**Instructions to follow**
Pull out from the material below all lines with "frame".
** Start of Data **
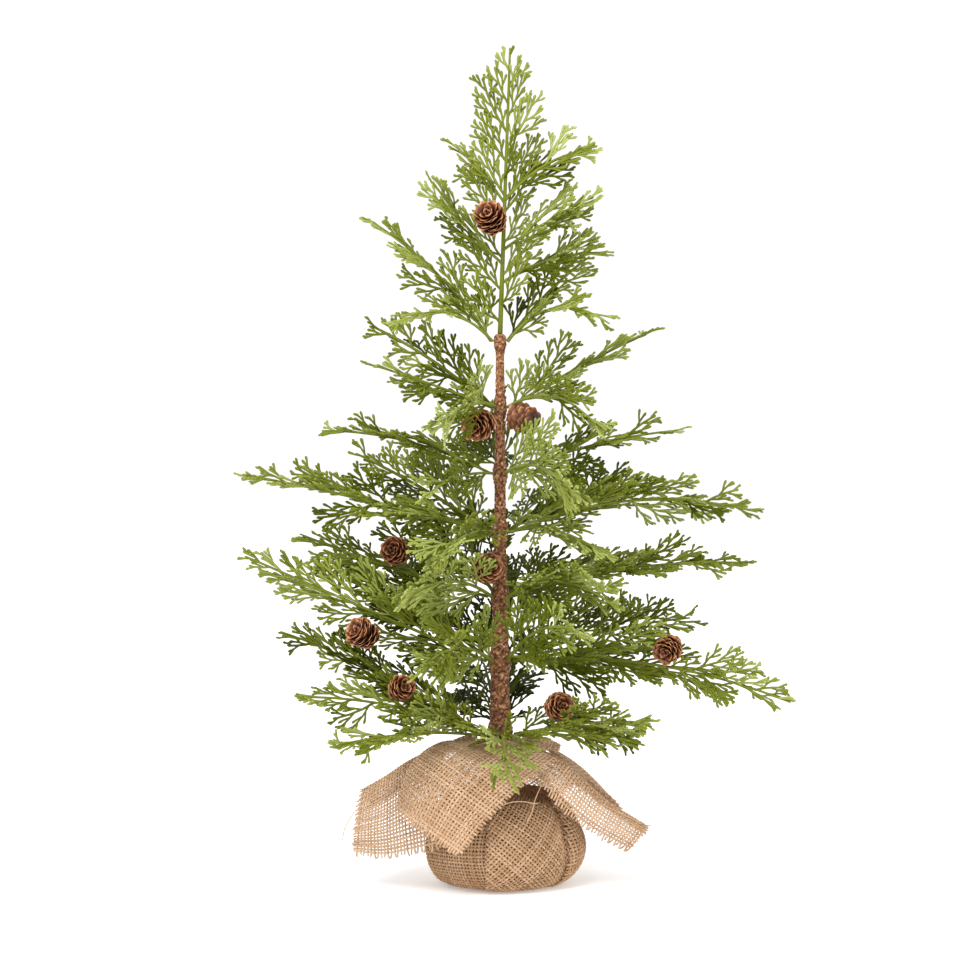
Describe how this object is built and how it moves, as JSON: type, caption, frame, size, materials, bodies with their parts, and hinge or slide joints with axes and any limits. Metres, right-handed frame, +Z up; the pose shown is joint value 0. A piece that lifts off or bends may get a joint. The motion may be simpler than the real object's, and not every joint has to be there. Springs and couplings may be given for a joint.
{
  "type": "artificial tabletop tree",
  "caption": "Slim artificial tabletop cedar tree with moulded green sprays on bendable wire roots, small cones, a bark-wrapped trunk and a weight wrapped in burlap.",
  "frame": {"origin": "centre of the flat underside of the wrapped weight, on the trunk's axis, at the surface it stands on", "axes": "+Z up the trunk, -Y towards the front, +X to the right as seen from the front"},
  "size_m": [0.3958, 0.2614, 0.6096],
  "materials": {
    "foliage": "moulded, satin",
    "cone": "natural dried, with paler scale edges",
    "bark": "granular bark coating, matt",
    "burlap": "open plain weave",
    "twine": "two-ply jute",
    "cement": "cast, rough",
    "steel": "drawn"
  },
  "bodies": {
    "base": {"weight_block": "cement", "trunk_rod": "steel", "trunk_bark": "bark", "burlap_wrap": "burlap", "neck_tie": "twine"},
    "branch_1a": {"spray_1a": "foliage"},
    "branch_1b": {"spray_1b": "foliage", "cone_1b": "cone"},
    "branch_1c": {"spray_1c": "foliage"},
    "branch_1d": {"spray_1d": "foliage"},
    "branch_1e": {"spray_1e": "foliage", "cone_1e": "cone"},
    "branch_1f": {"spray_1f": "foliage"},
    "branch_1g": {"spray_1g": "foliage"},
    "branch_2a": {"spray_2a": "foliage", "cone_2a": "cone"},
    "branch_2b": {"spray_2b": "foliage"},
    "branch_2c": {"spray_2c": "foliage"},
    "branch_2d": {"spray_2d": "foliage"},
    "branch_2e": {"spray_2e": "foliage", "cone_2e": "cone"},
    "branch_2f": {"spray_2f": "foliage"},
    "branch_2g": {"spray_2g": "foliage"},
    "branch_3a": {"spray_3a": "foliage", "cone_3a": "cone"},
    "branch_3b": {"spray_3b": "foliage", "cone_3b": "cone"},
    "branch_3c": {"spray_3c": "foliage"},
    "branch_3d": {"spray_3d": "foliage"},
    "branch_3e": {"spray_3e": "foliage"},
    "branch_3f": {"spray_3f": "foliage"},
    "branch_4a": {"spray_4a": "foliage"},
    "branch_4b": {"spray_4b": "foliage"},
    "branch_4c": {"spray_4c": "foliage"},
    "branch_4d": {"spray_4d": "foliage"},
    "branch_4e": {"spray_4e": "foliage"},
    "branch_4f": {"spray_4f": "foliage"},
    "branch_5a": {"spray_5a": "foliage"},
    "branch_5b": {"spray_5b": "foliage"},
    "branch_5c": {"spray_5c": "foliage"},
    "branch_5d": {"spray_5d": "foliage"},
    "branch_5e": {"spray_5e": "foliage"},
    "branch_6a": {"spray_6a": "foliage"},
    "branch_6b": {"spray_6b": "foliage"},
    "branch_6c": {"spray_6c": "foliage", "cone_6c": "cone"},
    "branch_6d": {"spray_6d": "foliage"},
    "branch_6e": {"spray_6e": "foliage", "cone_6e": "cone"},
    "branch_7a": {"spray_7a": "foliage"},
    "branch_7b": {"spray_7b": "foliage"},
    "branch_7c": {"spray_7c": "foliage"},
    "branch_7d": {"spray_7d": "foliage"},
    "top": {"leader": "foliage", "cone_leader": "cone", "leader_sprig_1": "foliage", "leader_sprig_2": "foliage", "leader_sprig_3": "foliage", "leader_sprig_4": "foliage", "leader_sprig_5": "foliage"}
  },
  "joints": [
    {"name": "bend_1a", "type": "hinge", "parent": "base", "child": "branch_1a", "pos_m": [-0.0112, 0.00259, 0.109], "axis": [0.225, 0.9744, 0], "range_deg": [-6, 8]},
    {"name": "bend_1b", "type": "hinge", "parent": "base", "child": "branch_1b", "pos_m": [-0.01094, -0.00355, 0.109], "axis": [-0.309, 0.9511, 0], "range_deg": [-9, 6]},
    {"name": "bend_1c", "type": "hinge", "parent": "base", "child": "branch_1c", "pos_m": [-0.00827, -0.00799, 0.109], "axis": [-0.6947, 0.7193, 0], "range_deg": [-12, 8]},
    {"name": "bend_1d", "type": "hinge", "parent": "base", "child": "branch_1d", "pos_m": [0.0004, -0.01149, 0.109], "axis": [-0.9994, -0.0349, 0], "range_deg": [-12, 15]},
    {"name": "bend_1e", "type": "hinge", "parent": "base", "child": "branch_1e", "pos_m": [0.00881, -0.00739, 0.109], "axis": [-0.6428, -0.766, 0], "range_deg": [-12, 15]},
    {"name": "bend_1f", "type": "hinge", "parent": "base", "child": "branch_1f", "pos_m": [0.01051, 0.00468, 0.109], "axis": [0.4067, -0.9135, 0], "range_deg": [-12, 15]},
    {"name": "bend_1g", "type": "hinge", "parent": "base", "child": "branch_1g", "pos_m": [-0.001, 0.01146, 0.109], "axis": [0.9962, 0.0872, 0], "range_deg": [-12, 15]},
    {"name": "bend_2a", "type": "hinge", "parent": "base", "child": "branch_2a", "pos_m": [-0.00998, -0.00158, 0.163], "axis": [-0.1564, 0.9877, 0], "range_deg": [-10, 8]},
    {"name": "bend_2b", "type": "hinge", "parent": "base", "child": "branch_2b", "pos_m": [-0.00751, 0.00676, 0.163], "axis": [0.6691, 0.7431, 0], "range_deg": [-12, 8]},
    {"name": "bend_2c", "type": "hinge", "parent": "base", "child": "branch_2c", "pos_m": [-0.00505, -0.00875, 0.163], "axis": [-0.866, 0.5, 0], "range_deg": [-12, 15]},
    {"name": "bend_2d", "type": "hinge", "parent": "base", "child": "branch_2d", "pos_m": [0.00474, -0.00892, 0.163], "axis": [-0.8829, -0.4695, 0], "range_deg": [-12, 12]},
    {"name": "bend_2e", "type": "hinge", "parent": "base", "child": "branch_2e", "pos_m": [0.0098, -0.00244, 0.163], "axis": [-0.2419, -0.9703, 0], "range_deg": [-12, 15]},
    {"name": "bend_2f", "type": "hinge", "parent": "base", "child": "branch_2f", "pos_m": [0.00875, 0.00505, 0.163], "axis": [0.5, -0.866, 0], "range_deg": [-12, 15]},
    {"name": "bend_2g", "type": "hinge", "parent": "base", "child": "branch_2g", "pos_m": [0.00071, 0.01008, 0.163], "axis": [0.9976, -0.0698, 0], "range_deg": [-12, 12]},
    {"name": "bend_3a", "type": "hinge", "parent": "base", "child": "branch_3a", "pos_m": [-0.00885, 0.00093, 0.21], "axis": [0.1045, 0.9945, 0], "range_deg": [-9, 13]},
    {"name": "bend_3b", "type": "hinge", "parent": "base", "child": "branch_3b", "pos_m": [-0.00548, -0.00701, 0.21], "axis": [-0.788, 0.6157, 0], "range_deg": [-12, 8]},
    {"name": "bend_3c", "type": "hinge", "parent": "base", "child": "branch_3c", "pos_m": [0.00572, -0.00682, 0.21], "axis": [-0.766, -0.6428, 0], "range_deg": [-8, 13]},
    {"name": "bend_3d", "type": "hinge", "parent": "base", "child": "branch_3d", "pos_m": [0.0089, 0.00031, 0.21], "axis": [0.0349, -0.9994, 0], "range_deg": [-12, 12]},
    {"name": "bend_3e", "type": "hinge", "parent": "base", "child": "branch_3e", "pos_m": [0.00472, 0.00755, 0.21], "axis": [0.848, -0.5299, 0], "range_deg": [-12, 15]},
    {"name": "bend_3f", "type": "hinge", "parent": "base", "child": "branch_3f", "pos_m": [-0.00304, 0.00836, 0.21], "axis": [0.9397, 0.342, 0], "range_deg": [-12, 15]},
    {"name": "bend_4a", "type": "hinge", "parent": "base", "child": "branch_4a", "pos_m": [-0.00804, -0.00099, 0.257], "axis": [-0.1219, 0.9925, 0], "range_deg": [-12, 7]},
    {"name": "bend_4b", "type": "hinge", "parent": "base", "child": "branch_4b", "pos_m": [-0.00655, 0.00476, 0.257], "axis": [0.5878, 0.809, 0], "range_deg": [-12, 11]},
    {"name": "bend_4c", "type": "hinge", "parent": "base", "child": "branch_4c", "pos_m": [-0.0038, -0.00715, 0.257], "axis": [-0.8829, 0.4695, 0], "range_deg": [-9, 15]},
    {"name": "bend_4d", "type": "hinge", "parent": "base", "child": "branch_4d", "pos_m": [0.00802, -0.00113, 0.257], "axis": [-0.1392, -0.9903, 0], "range_deg": [-12, 15]},
    {"name": "bend_4e", "type": "hinge", "parent": "base", "child": "branch_4e", "pos_m": [0.00563, -0.00583, 0.257], "axis": [-0.7193, -0.6947, 0], "range_deg": [-12, 15]},
    {"name": "bend_4f", "type": "hinge", "parent": "base", "child": "branch_4f", "pos_m": [0.00542, 0.00602, 0.257], "axis": [0.7431, -0.6691, 0], "range_deg": [-12, 15]},
    {"name": "bend_5a", "type": "hinge", "parent": "base", "child": "branch_5a", "pos_m": [-0.00746, 0.00078, 0.3], "axis": [0.1045, 0.9945, 0], "range_deg": [-12, 15]},
    {"name": "bend_5b", "type": "hinge", "parent": "base", "child": "branch_5b", "pos_m": [-0.00557, -0.00502, 0.3], "axis": [-0.6691, 0.7431, 0], "range_deg": [-12, 15]},
    {"name": "bend_5c", "type": "hinge", "parent": "base", "child": "branch_5c", "pos_m": [0.00329, -0.00674, 0.3], "axis": [-0.8988, -0.4384, 0], "range_deg": [-12, 15]},
    {"name": "bend_5d", "type": "hinge", "parent": "base", "child": "branch_5d", "pos_m": [0.00744, 0.00091, 0.3], "axis": [0.1219, -0.9925, 0], "range_deg": [-12, 15]},
    {"name": "bend_5e", "type": "hinge", "parent": "base", "child": "branch_5e", "pos_m": [-0.00078, 0.00746, 0.3], "axis": [0.9945, 0.1045, 0], "range_deg": [-12, 15]},
    {"name": "bend_6a", "type": "hinge", "parent": "base", "child": "branch_6a", "pos_m": [-0.00679, -0.00169, 0.348], "axis": [-0.2419, 0.9703, 0], "range_deg": [-12, 9]},
    {"name": "bend_6b", "type": "hinge", "parent": "base", "child": "branch_6b", "pos_m": [-0.00618, 0.00329, 0.348], "axis": [0.4695, 0.8829, 0], "range_deg": [-10, 15]},
    {"name": "bend_6c", "type": "hinge", "parent": "base", "child": "branch_6c", "pos_m": [-0.00307, -0.00629, 0.348], "axis": [-0.8988, 0.4384, 0], "range_deg": [-12, 15]},
    {"name": "bend_6d", "type": "hinge", "parent": "base", "child": "branch_6d", "pos_m": [0.00699, 0.00037, 0.348], "axis": [0.0523, -0.9986, 0], "range_deg": [-12, 11]},
    {"name": "bend_6e", "type": "hinge", "parent": "base", "child": "branch_6e", "pos_m": [0.0052, -0.00468, 0.348], "axis": [-0.6691, -0.7431, 0], "range_deg": [-12, 15]},
    {"name": "bend_7a", "type": "hinge", "parent": "base", "child": "branch_7a", "pos_m": [-0.0066, 0.00023, 0.396], "axis": [0.0349, 0.9994, 0], "range_deg": [-12, 10]},
    {"name": "bend_7b", "type": "hinge", "parent": "base", "child": "branch_7b", "pos_m": [-0.0056, -0.0035, 0.396], "axis": [-0.5299, 0.848, 0], "range_deg": [-12, 12]},
    {"name": "bend_7c", "type": "hinge", "parent": "base", "child": "branch_7c", "pos_m": [0.00572, -0.0033, 0.396], "axis": [-0.5, -0.866, 0], "range_deg": [-12, 9]},
    {"name": "bend_7d", "type": "hinge", "parent": "base", "child": "branch_7d", "pos_m": [0.00547, 0.00369, 0.396], "axis": [0.5592, -0.829, 0], "range_deg": [-12, 15]},
    {"name": "bend_leader", "type": "hinge", "parent": "base", "child": "top", "pos_m": [0, 0, 0.4027], "axis": [0, 1, 0], "range_deg": [-8, 5]}
  ]
}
** End of Data **
**Task answer**
Describe how this object is built and how it moves, as JSON: type, caption, frame, size, materials, bodies with their parts, and hinge or slide joints with axes and any limits. Metres, right-handed frame, +Z up; the pose shown is joint value 0. A piece that lifts off or bends may get a joint. The motion may be simpler than the real object's, and not every joint has to be there. Springs and couplings may be given for a joint.
  "frame": {"origin": "centre of the flat underside of the wrapped weight, on the trunk's axis, at the surface it stands on", "axes": "+Z up the trunk, -Y towards the front, +X to the right as seen from the front"},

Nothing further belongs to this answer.